In this process I made so many new friends. Finding groups to join. It was Covid and we all, well really didn’t have much to do at the time. Revel threw out reward points like candy to keep us coming back. And it worked. Because all you had to do was share that link and get people as hooked as you began to be.
What became was a network of women who all wanted to relieve stress, have pretty nails and connect. But it led to so much more for so many women.
While Revel sold powders for super affordable prices and they probably still do, we began to slowly learn about nail dips powders that sold well above what they were really worth. Enter: Zooty and HTF Sparkle and Co. colors.
Yall- these dips would sale for $40, $50, and $60 a jar. For like a quarter ounce of powder. It almost felt illegal. I knew I had to get my hands on that stuff! I had fomo bad and it ate me up. I began to buy nail dip powders.
But honestly I was facing a much bigger problem. I was spending hours upon hours doing my nails for them to pop off the next day. My nails were in terrible shape and I kept going. I was neglecting family time to sit and stare at nail dip groups (hence why I usually avoid my phone when I am with my guys!) and spend hours doing my nails. All for vanity. All for “self care” as we all called it. But it was so stressful.
I then knew the best thing to do was start my own company and sale my own nail dip powders. It was the most logical thing I could think of at the time! I was really good at making dip powders, or so all the ladies told me. It was very good for my ego!

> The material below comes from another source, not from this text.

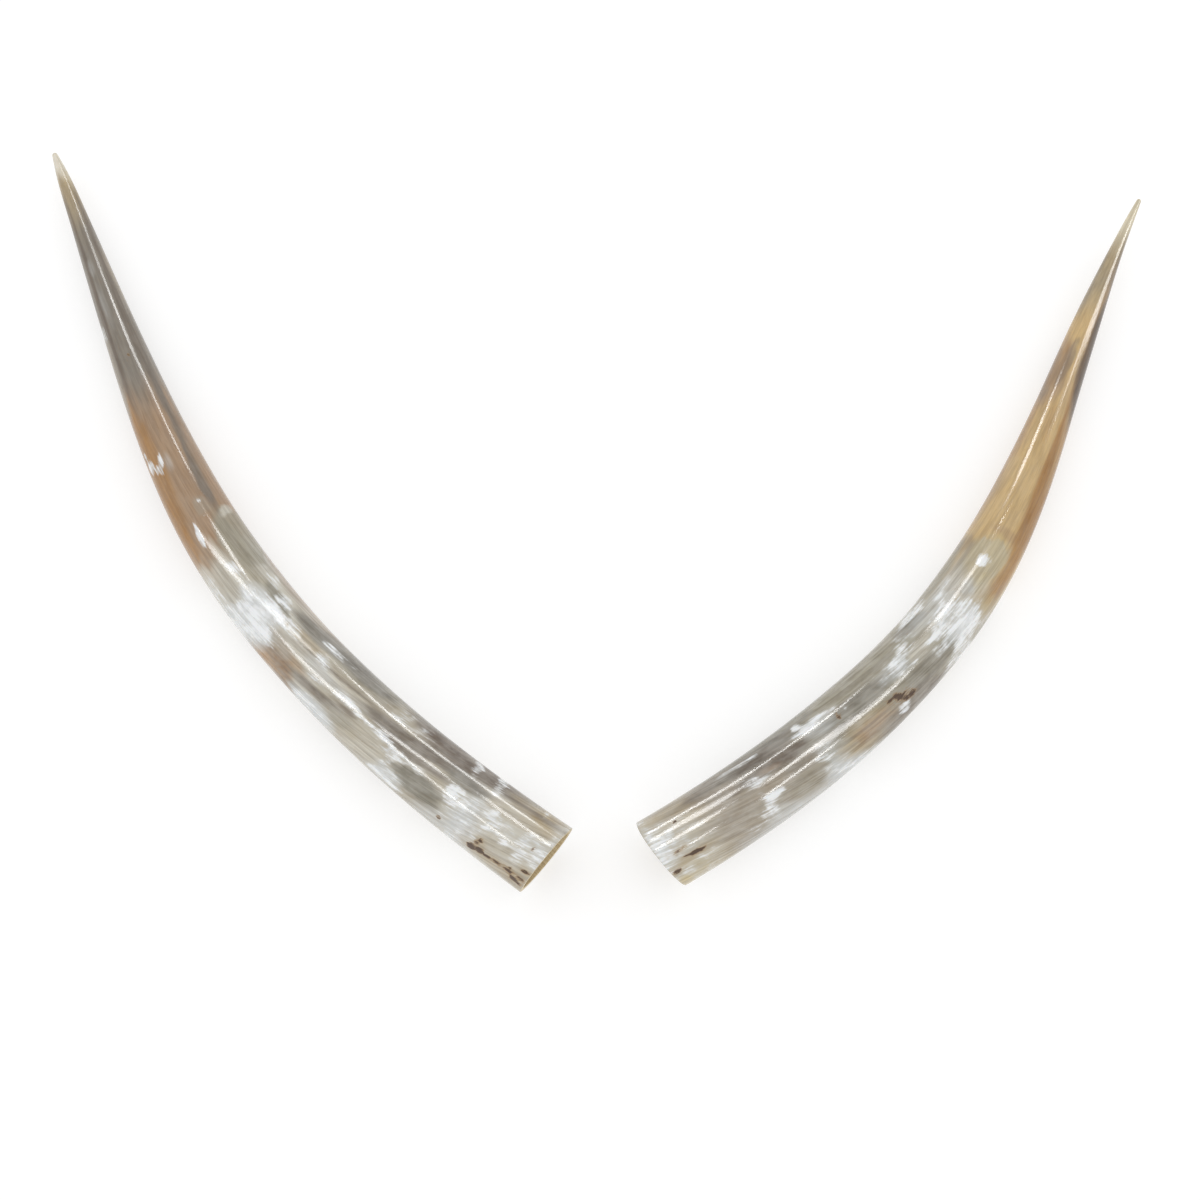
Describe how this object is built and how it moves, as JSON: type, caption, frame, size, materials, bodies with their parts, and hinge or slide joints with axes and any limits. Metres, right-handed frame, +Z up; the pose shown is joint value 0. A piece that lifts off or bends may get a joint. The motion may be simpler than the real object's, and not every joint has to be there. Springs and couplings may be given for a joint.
{
  "type": "pair of polished cow horns",
  "caption": "Pair of polished cow horns: long, gently curved, tapering keratin sheaths, glossy and half clear, each sawn flat and hollow at the base and pointed at the tip, lying in a V.",
  "frame": {"origin": "centre of the pair's footprint, on the surface that both horns lie on", "axes": "+Z up from the surface, +X across the pair from the left horn to the right one, +Y from the sawn bases towards the tips"},
  "size_m": [1.0874, 0.7462, 0.0715],
  "materials": {
    "polished_horn_left": "polished natural horn, half clear, grey-brown and cream",
    "polished_horn_right": "polished natural horn, half clear, tan and cream"
  },
  "bodies": {
    "root": {"horn_left": "polished_horn_left", "horn_right": "polished_horn_right"}
  },
  "joints": []
}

As time went on I sold so many nail dip powders. I began to feel like a drug dealer though. I was trying to convince women to spend money on something they really didn’t need. I truly think that is where I started to feel some type of way about what I was doing. I was so good at convincing women they needed nail dip powders even though they weren’t using the ones they had.
It was so much fun! I really enjoyed going live, but none of it felt truly fulfilling. I truly needed to fill that hole I had. I felt like I was chasing something I just couldn’t catch. Like a crackhead chasing that dragon. I began to use crystals and learn about them. They were so pretty to me, so it was that next shiny thing I would begin to chase.
Except- I immediately wanted to go to the next level and sale them too. It was at this point that I started pulling a thread and I didn’t even realize it. I began to see how crystals were not much different than the dip powders I had been selling and I started to learn they were just a business too.
That was strange to me, because I had such an enchantment with crystals and I thought they were supposed to heal me. But how could they heal me if they were just another business venture? So I bought this crystal box off Etsy and that is where problems really began.
Our home was so chaotic and we just couldn’t figure out why. We were spinning out of control and we had no idea why. I had always been accepting of the paranormal, but honestly I doubted God. I doubted how any of what I had learned was true.
It was then that I began to truly wonder well, if there is evil and it causes this much ruckus in our home, where does it come from? We loved paranormal things, horror movies, Halloween, and all the activities associated with that day.
I always said, “I probably had ancestors that were witches”. I loved that “witchy”culture and I truly started nourishing that during this time. I walked into a shop to buy crystals and my first thought was “I’ll never mess with the dark side”. In fact I dressed as a witch for Halloween many many times.
I never put two and two together. I thought I was a Christian and what I was doing was ok. I had never truly read my Bible, so I had no clue what I was doing was wrong. I would share Bible verses, go to church and still participate in evil things. I was a lukewarm Christian. One day Jesus came to me and He opened my eyes.
I’ll never forget that day. I was driving. I didn’t really realize what happened that instance, but the conviction began to weigh in. I truly think someone was praying for me and it worked. I started crying and didn’t stop for 5 months.
What happened next is a story for another day. But I did turn to Jesus and He has changed my life. Funny it all started at dip powders. I don’t regret any of it. In fact- I am thankful for the experiences I have had and the friendships I have made.